Idaho: State Sen. Chuck Winder (R-Boise) has introduced yet another bill requiring an ultrasound before an abortion, expanding upon a law already in place in the state that requires doctors to offer an ultrasound by forcing them to do it and to show the woman the image. As one anti-abortion advocate in the state described it to the local press, the idea behind the law is to make women undergo the procedure because it "gives her a window into her womb."
Illinois: The House Agriculture Committee advanced a bill on February 22 that would require doctors to carry out an ultrasound and show it to the woman, unless she declines to view it in writing. And yes, you read that correctly: the "Ultrasound Opportunity Act" came from the agriculture committee. This prompted opponents to show up at the hearing wearing "Women are not livestock" T-shirts.

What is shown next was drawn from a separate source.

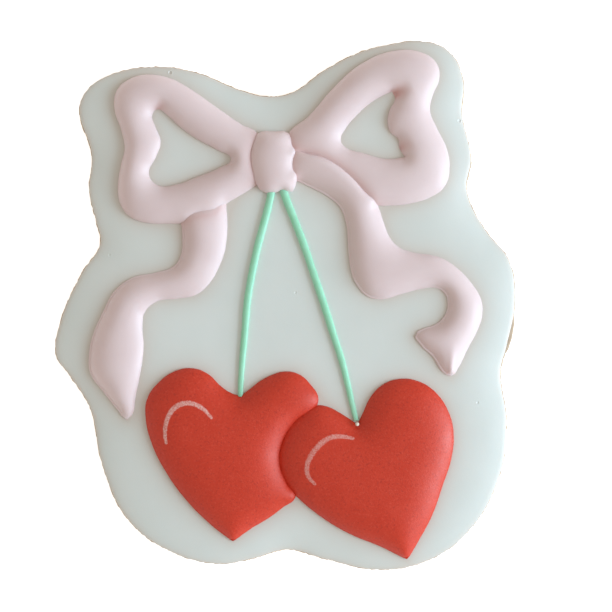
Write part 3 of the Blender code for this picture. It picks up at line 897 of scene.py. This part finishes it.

Kentucky: The state Senate approved a new bill requiring that a woman undergo an ultrasound before she can get an abortion, and instituting criminal penalties if the ultrasound isn't carried out. The bill is is not expected to advance in the House.
North Carolina: This law passed in 2011 was pretty much exactly like Virginia's, but as the local press pointed out, it didn't get nearly as much attention because people weren't talking about the "transvaginal" aspect. A federal judge ruled last October that doctors don't have to show women the ultrasound image, at least.
Pennsylvania: A pair of Republican state representatives introduced the "Women’s Right to Know Act," which passed out of committee last month before the uproar in Virginia prompted the majority leader to shelve it.
Texas: The Lone Star State was ahead of the curve on transvaginal ultrasounds, passing its bill in May 2011 under "emergency" status. A legal challenge to the law failed last month, and it became effective immediately.